In the state of California, as nowhere else, visitors are liable to feel a
sense that America's social mobility has broken down: that there is one
class enjoying a thrilling, lively prosperity, and another destined only to
carry the bags and till the fields.
In Reefer Madness and Other Tales from the American Underground, Eric
Schlosser offers substantial empirical evidence to support the feeling. In
Los Angeles County, an estimated 28 percent of workers are paid in cash. A
burgeoning underground economy accounts for something between nine and 29
percent of the city's economic activity.
But it is in agriculture that the underground has most firmly taken hold.
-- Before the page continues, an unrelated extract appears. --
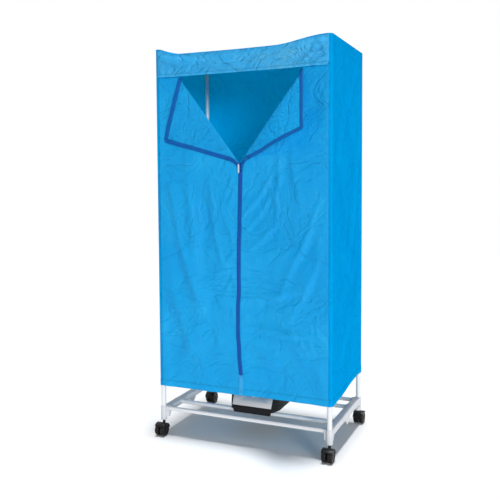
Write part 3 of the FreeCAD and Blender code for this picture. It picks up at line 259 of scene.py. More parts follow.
@dataclass(frozen=True)
class ClothFinish:
    """Light woven polyester: a fine plain weave, small crumples, sharp crinkles and a soft sheen, with lighter patches
    of a second colour at random over the base as painted sheen.
    """

    name: str
    base: Colour
    # Lighter second colour, mixed in patches at random: painted sheen, standing in for the highlights on the folds.
    patch_colour: Colour
    weave_pitch: float = 0.0011
    crumple: float = 0.0020
    rough: float = 0.52
    through: Colour = (0.002, 0.90, 0.93)
    through_share: float = 0.34
    stitches: tuple[float, ...] = ()
    sheen: float = 0.28
    # Size of the painted sheen's wide patches, per metre of cut.
    sheen_patch_scale: float = 3.2
    mottle_scale: float = 24.0
    weave_height: float = 0.00006
    stitch_pitch: float = 0.0032
    stitch_half_width: float = 0.0006
    stitch_depth: float = 0.0004
    stitch_shade: float = 0.72

    def material(self) -> bpy.types.Material:
        """Build the cloth's material.

        Returns:
            A material that reads the piece's own cut for its weave and its stitched lines.
        """
        graph = Graph(self.name)
        cut = graph.cloth_space()
        # Painted sheen: two noises pick where the lighter second colour shows.
        wide = graph.noise(cut, self.sheen_patch_scale, 3, 0.55, 0.4)
        small = graph.noise(cut, self.mottle_scale, 4, 0.6, 0.8)
        sheen_patch_mask = graph.math("MULTIPLY", graph.spread(wide, 0.0, 1.0), graph.spread(small, 0.30, 1.0))
        base = graph.blend(sheen_patch_mask, self.base, self.patch_colour)
        scale = math.pi / (10 * self.weave_pitch)
        warp = graph.stripes(cut, scale, "X")
        weft = graph.stripes(cut, scale, "Y")
        weave = graph.math("MULTIPLY", warp, weft)
        shade = graph.spread(weave, 0.93, 1.0, 0.0, 0.5)
        dark = add_node(graph.tree, "ShaderNodeVectorMath", {0: base, "Scale": shade}, operation="SCALE")
        surface = dark.outputs["Vector"]
        layers = [
            (graph.noise(cut, 15, 5, 0.55, 0.9), self.crumple * 1.6),
            (self.crinkle(graph, cut, 6.5, 0.055), self.crumple * 0.95),
            (self.crinkle(graph, cut, 15.0, 0.090), self.crumple * 0.40),
            (graph.noise(cut, 55, 3, 0.6, 1.2), self.crumple * 0.45),
            (weave, self.weave_height),
        ]
        for line in self.stitches:
            mask = self.stitch(graph, cut, line)
            surface = graph.blend(mask, surface, dim(self.base, self.stitch_shade))
            layers.append((graph.math("SUBTRACT", 1.0, mask), self.stitch_depth))
        graph.colour(surface)
        graph.roughness(graph.spread(small, self.rough - 0.06, self.rough + 0.06))
        graph.plain("Specular IOR Level", self.sheen)
        graph.relief(layers)
        graph.let_through(self.through, self.through_share)
        return graph.material

    def crinkle(self, graph: Graph, cut: bpy.types.NodeSocket, scale: float, reach: float) -> bpy.types.NodeSocket:
        """Sharp creases along the level lines of a noise.

        Args:
            graph: the tree to add to.
            cut: the cut's coordinates.
            scale: size of the noise.
            reach: how far a crease spreads to either side, in units of the noise.

        Returns:
            0 in a crease and 1 beside it.
        """
        level = graph.noise(cut, scale, 3, 0.55, 1.4)
        beside = graph.math("ABSOLUTE", graph.math("SUBTRACT", level, 0.5))
        return graph.spread(beside, 0.0, 1.0, 0.0, reach)

    def stitch(self, graph: Graph, cut: bpy.types.NodeSocket, line: float) -> bpy.types.NodeSocket:
        """Mask of one row of stitches.

        Args:
            graph: the tree to add to.
            cut: the cut's coordinates.
            line: height of the row on the cut, in metres.

        Returns:
            1 on a stitch and 0 beside it.
        """
        parts = add_node(graph.tree, "ShaderNodeSeparateXYZ", {"Vector": cut})
        beside = graph.math("ABSOLUTE", graph.math("SUBTRACT", parts.outputs["Y"], line))
        near = graph.math("LESS_THAN", beside, self.stitch_half_width)
        along = graph.math("FRACT", graph.math("MULTIPLY", parts.outputs["X"], 1 / self.stitch_pitch))
        return graph.math("MULTIPLY", near, graph.math("LESS_THAN", along, 0.72))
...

Between 30 and 60 percent of the migrant workers in California's fields -
more than a million of them - are illegal immigrants; non-citizens,
untouched by civil society, lacking health care and, in some cases, even
homes to live in.
The underground is the setting of Schlosser's book, although the three
essays that comprise it don't quite achieve the consistency of theme that
he aspires to in his introduction. "Reefer Madness" (which first emerged as
a long magazine article about the war on drugs) and his story of the
American porn industry, "An Empire of the Obscene", are at heart about the
perverse outcomes of attempts to regulate private behaviour, but "In the
Strawberry Fields" is more in the territory of Schlosser's first book, Fast
Food Nation, in its examination of the unsavoury - and frequently illicit -
underpinnings of the American consumer food chain.
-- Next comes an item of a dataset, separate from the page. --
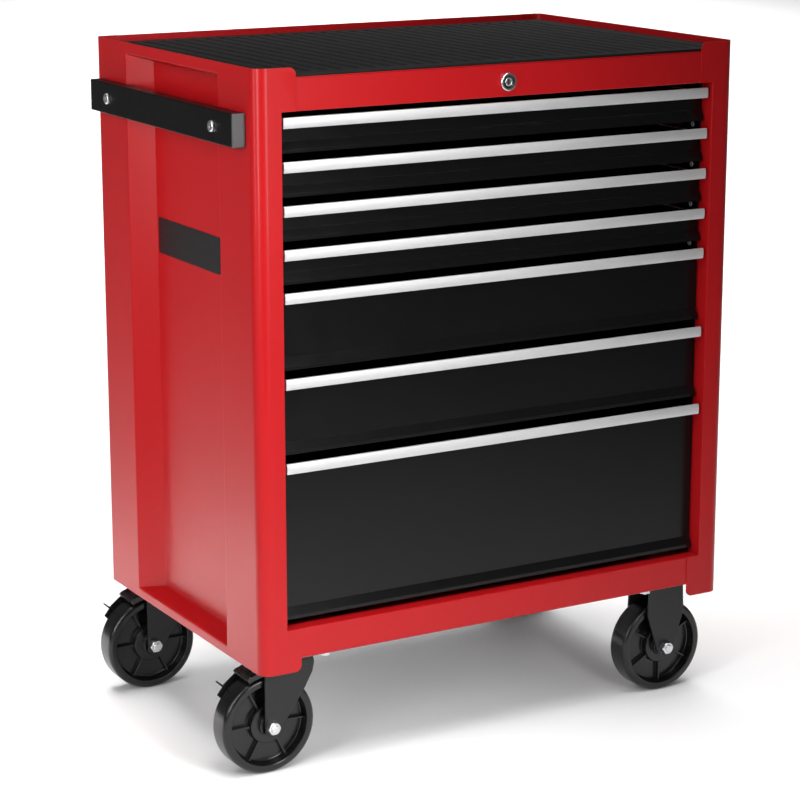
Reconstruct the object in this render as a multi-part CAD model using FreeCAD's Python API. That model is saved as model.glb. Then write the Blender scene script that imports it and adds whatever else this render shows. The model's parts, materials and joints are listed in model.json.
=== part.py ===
import FreeCAD, Part
import math
import os

# Rolling tool box: a folded-steel cabinet with seven drawers on ball-bearing slides, a side push
# handle, a keyed lock and four 125 mm casters. Millimetres.
# The dimensions below use a working frame with its origin at the lower front left corner of the
# cabinet's side panel: X to the right, Y to the back, Z up. place() moves every finished piece so
# that the row's origin is on the floor, at the middle of the whole object's footprint.

V = FreeCAD.Vector

# Cabinet shell
WIDTH = 680.0
DEPTH = 455.0
HEIGHT = 730.0
SHEET = 1.2
FRONT_RADIUS = 16.0
REAR_RADIUS = 10.0
POST_FACE = 34.0          # front flange beside the drawers
TAB_REACH = 53.0          # front flange where it laps the top and bottom rails
TAB_RADIUS = 9.0
JAMB_DEPTH = 23.0
REAR_FLANGE = 30.0
OPENING_LOW = 54.0
OPENING_HIGH = 679.0
WORKTOP_Z = 718.6
BASE_Z = 16.2             # underside of the floor pan
RAIL_RETURN = 20.0
RAIL_LIP = 7.0
REAR_GAP = 2.0 * SHEET    # side flange and back panel lie behind the worktop

# Recess pressed into each side
RECESS_DEPTH = 25.0
RECESS_FRONT = 97.0
RECESS_REAR = 362.0
RECESS_LOW = 12.5
RECESS_HIGH = 715.5
RECESS_SLOPE_Y = 32.0
RECESS_SLOPE_Z = 7.5
RECESS_BEND = 3.0         # bend radius around the recess, outside
RECESS_BEND_INSIDE = 2.0

# Rubber mat: broad ribs from front to back, with grooves between them and a flat border
MAT_MARGIN = 3.2
MAT_THICK = 3.4
MAT_BORDER = 19.0
GROOVE_COUNT = 29
GROOVE_PITCH = 21.6
GROOVE_DEPTH = 1.8
GROOVE_TOP = 11.5
GROOVE_FLOOR = 8.0

# Drawers, listed from the top as heights of their modules
MODULES = [51.5] * 4 + [103.0] * 2 + [206.0]
TOP_PULL_Z = 672.0
FRONT_EDGE_X = 36.5       # left edge of every drawer front
FRONT_Y = 20.0
TRAY_X = 48.0
TRAY_BACK = 430.0
TRAY_SHEET = 1.0
DRAWER_GAP = 8.5          # from one drawer's lower edge to the next pull's top
RIM_DROP = 5.0            # tray rim below the pull's top
KICK_HEIGHT = 10.0
KICK_FORWARD = 5.5
HEM_HEIGHT = 4.5
SHELF_DROP = 3.5
SHELF_FRONT = 8.0
CATCH_RISE = 20.0         # catch on the tray's back above the tray's floor

# Pulls
PULL_HEIGHT = 13.0
PULL_NOSE_Y = 3.5
PULL_BACK_Y = 7.6
PULL_END_X = 38.0

# Ball-bearing slides
SLIDE_X = 35.3
SLIDE_WIDTH = 12.7
SLIDE_HALF = 17.5
SLIDE_FRONT = 29.0
SLIDE_REAR = 429.0
SLIDE_SHEET = 1.2
UPRIGHT_SHEET = 1.5
UPRIGHT_FRONT = (24.0, 60.0)
UPRIGHT_REAR = (392.0, 424.0)

# Side push handle
BAR_THICK = 17.0
BAR_LOW = 638.5
BAR_HIGH = 678.0
BAR_FRONT = 24.0
BAR_REAR = 436.0
BAR_WALL = 2.0
CAP_THICK = 3.0
BAR_BOLT_INSET = 54.0
BAR_BOLT_R = 4.0
BAR_BOLT_HEAD_R = 7.0
BAR_BOLT_HEAD = 3.6

# Blank plate in the left recess
PLATE_Y = (148.0, 326.0)
PLATE_Z = (466.0, 512.0)
PLATE_THICK = 0.8

# Lock
LOCK_X = WIDTH / 2.0
LOCK_Z = 697.0
LOCK_RING_R = 11.0
LOCK_BARREL_R = 9.5
LOCK_CYLINDER_R = 7.9
LOCK_CLEARANCE = 0.05
LOCK_PROUD = 3.0
LOCK_BACK = 26.0
TAIL_R = 3.0
CRANK_RADIUS = 8.0        # the locking bar slides to the right by as much
CRANK_PIN_R = 2.0
CRANK_PIN_GAP = 2.3       # a bar that follows evenly lags the pin by up to 1.7
BAR_Y = (444.0, 447.0)
BAR_HALF = 10.0
BAR_LOWEST = 62.0
STUD_R = 3.0
STUD_HEAD_R = 6.0
STUD_X = LOCK_X + CRANK_RADIUS / 2.0
STUD_Z = (180.0, 620.0)
STUD_GAP = 0.3

# Casters
WHEEL_R = 62.5
WHEEL_WIDTH = 35.0
AXLE_R = 5.0
RUNNING = 0.05
WHEEL_PROFILE = [(AXLE_R + RUNNING, 19.0), (13.0, 19.0), (14.0, 18.0), (14.0, 14.0), (23.0, 14.0),
                 (24.0, 13.0), (25.0, 5.0), (49.0, 5.0), (50.5, 6.5), (51.5, 16.5), (52.5, WHEEL_WIDTH / 2),
                 (57.0, WHEEL_WIDTH / 2), (59.5, 16.6), (61.5, 14.6), (WHEEL_R, 11.5)]
WHEEL_RIBS = (24.0, 51.0)
WHEEL_RIB_HALF = 11.0
WHEEL_RIB_THICK = 2.4
GROUND_DROP = 140.0       # floor below the side panels' lower edge
CASTER_INSET_Y = 54.0
SWIVEL_X = 57.0
TRAIL = 30.0
FIXED_X = WIDTH - 63.0
TOP_PLATE = (105.0, 80.0, 3.0)
HOLE_SPACING = (80.0, 60.0)
PLATE_HOLE_R = 4.3
SCREW_R = 4.0
LEG_THICK = 3.0
LEG_GAP = 42.0
LEG_END_R = 12.5
CROWN_TOP = 7.5
CROWN_THICK = 4.0
CROWN_BEND = 7.0
RACE_R = 28.0
KING_R = 8.0
SCREW_ACROSS = 13.0
SCREW_HEAD = 6.5
NUT_ACROSS = 15.0
NUT_HIGH = 8.0
NUT_CHAMFER = 1.6

# Brake pedal on the swivel casters, relative to the wheel's axle
PEDAL_PIVOT = (11.0, 70.0)
PEDAL_PIN_R = 3.0
PEDAL_HUB_R = 6.0
PEDAL_CLEAR_R = 65.8
PEDAL_SIDE_GAP = 0.6
PEDAL_WING = 1.5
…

Like Fast Food Nation, this book is not a rant, and will come as a balm to
anyone feeling uneasy with the liberties taken by liberal superguy Michael
Moore in the name of, well, liberty. Schlosser's technique is calmly to
assemble the facts and leave the reader to conclude that something is
seriously wrong here.
He's hardly an ideologue, either. The book opens with a consideration of
The Wealth of Nations, and, just as Schlosser saw the early fast-food
entrepreneurs as in many ways admirable, so he seems to detect essentially
American virtues in the nimble and defiant career of millionaire porn king
Reuben Sturman.
Schlosser pursues his outwardly academic theme - "the proper limits of the
state and the proper limits on the free market" - as a journalist, using
real stories to track the boom in minimum sentences and other forms of
gimmick law associated with marijuana. The result: woeful inconsistency,
ludicrous punishments, poor outcomes and the alarming transfer of judicial
discretion to prosectors. And also - in a link with his essay on immigrant
labour - a substantial transfer of risk to those at the bottom of the
industry ladder.
He concludes (almost to his own surprise, you feel) that America's most
sound illicit-drug policy existed under the Nixon administration, and that
the Reaganite war on drugs reversed a declining trend in illegal drug use.
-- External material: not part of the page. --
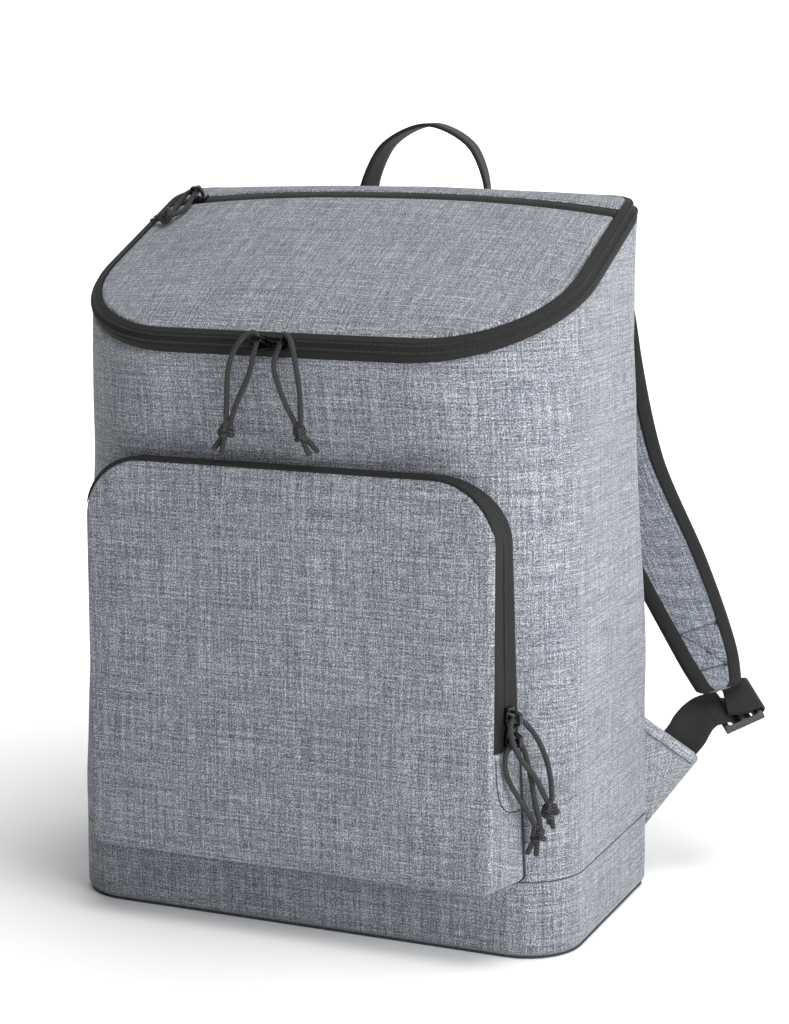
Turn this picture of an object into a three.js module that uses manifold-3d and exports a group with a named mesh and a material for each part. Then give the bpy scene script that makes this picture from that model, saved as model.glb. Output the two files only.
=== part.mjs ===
// Cooler backpack: a boxy padded bag with a sloping zipped lid, a zipped front pocket, two padded
// shoulder straps and a webbing haul loop. Millimetres, +Z up, the front faces -Y and +X is to the
// right seen from the front. The origin is the centre of the base's underside.

import * as THREE from 'three';
import { mergeVertices } from 'three/addons/utils/BufferGeometryUtils.js';
import Module from 'manifold-3d';

const wasm = await Module();
wasm.setup();

// Main body
const BASE_WIDTH = 334;
const TOP_WIDTH = 324;
const BASE_DEPTH = 165;
const FRONT_LEAN = 27;            // how far the front edge under the lid stands out past the base
const FRONT_HEIGHT = 353.5;       // from the floor to the lid's zip, at the front
const LID_CLIMB = 79.5;           // how much higher that zip is at the back
const BASE_FRONT_RADIUS = 37;
const TOP_FRONT_RADIUS = 90;
const BASE_BACK_RADIUS = 6;
const TOP_BACK_RADIUS = 34;
const WALL = 5;                   // padded cloth wall
const BASE_BAND = 48;             // height of the seam round the base
const BASE_FLOOR = 4;
const BASE_EDGE = 4;              // rounding of the base's bottom edge
const GAP = 0.3;                  // clearance between sewn neighbours

// Body sections from the floor to the front edge of the lid. Height is a share of FRONT_HEIGHT. The
// other columns say how far each size has gone from its base value to its top value.
const SECTIONS = [
  { height: 0.00, lean: 0.00, taper: 0.00, frontRound: 0.00, backRound: 0.00 },
  { height: 0.13, lean: 0.05, taper: 0.02, frontRound: 0.03, backRound: 0.00 },
  { height: 0.42, lean: 0.20, taper: 0.20, frontRound: 0.24, backRound: 0.17 },
  { height: 0.82, lean: 0.50, taper: 0.75, frontRound: 0.66, backRound: 0.75 },
  { height: 1.00, lean: 1.00, taper: 1.00, frontRound: 1.00, backRound: 1.00 },
];
const WALL_LEVELS = [0, 0.14, 0.3, 0.46, 0.62, 0.74, 0.83, 0.9, 0.95, 1];

// Lid
const LID_LEVEL_FROM = 0.83;      // share of the depth past which the lid's slope eases to level
const LID_CROWN = 9.5;
const LID_WALL = 4;
const LID_FRONT_RADIUS = 72;
const BAND_RISE = 12;             // how far the zip band climbs from the wall to the lid, at the front
const BAND_RISE_BACK = 8.5;       // the same at the back
const BAND_SIDE_INSET = 10;
const BAND_FRONT_INSET = 6;
// The band's section: across is the share of the way from the wall's edge to the lid's edge, bulge is
// outwards and rise is upwards, both shares of the band's climb.
const BAND_SECTION = [
  { across: 0.0, bulge: 0.00, rise: 0.06 },
  { across: 0.3, bulge: 0.21, rise: 0.38 },
  { across: 0.7, bulge: 0.21, rise: 0.78 },
  { across: 1.0, bulge: 0.00, rise: 1.00 },
  { across: 1.0, bulge: 0.00, rise: 0.50 },
  { across: 0.6, bulge: -0.20, rise: 0.28 },
  { across: 0.0, bulge: -0.40, rise: 0.06 },
];

// Flat pocket in the lid, closed by a zip across the lid
const LID_ZIP_Y = 46;
const LID_ZIP_WIDTH = 9;
const LID_ZIP_THICKNESS = 1.6;
const LID_ZIP_SINK = 0.8;         // how far that tape lies under the lid's surface
const LID_POCKET_SLIDER_IN = 29;   // from the bag's left side to the slider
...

Why, Schlosser asks, has such weight of law been piled onto protecting
Americans from their private behaviour, when the most important safeguards
of life and liberty go unheeded on California's strawberry fields?
"This unwillingness to control corporate behaviour on moral grounds has
been accompanied . by a government crusade to judge, condemn and punish
individuals for their alleged moral failings. Certain things cannot be sold
because they are immoral, while other things - such as the exploitation of
illegal immigrants, their poverty and poor health - hardly raise a moral
qualm."
Meanwhile, the old porn king's elaborate systems for keeping the government
away from his business and his money seem "quaint and old-fashioned"
compared to the more recent practices of Enron Corporation, which was
washing money through nearly 900 foreign subsidiaries (two thirds of them
registered in the Cayman Islands) by the time it collapsed.
"In addition to influencing the accounting practices of corporate America,"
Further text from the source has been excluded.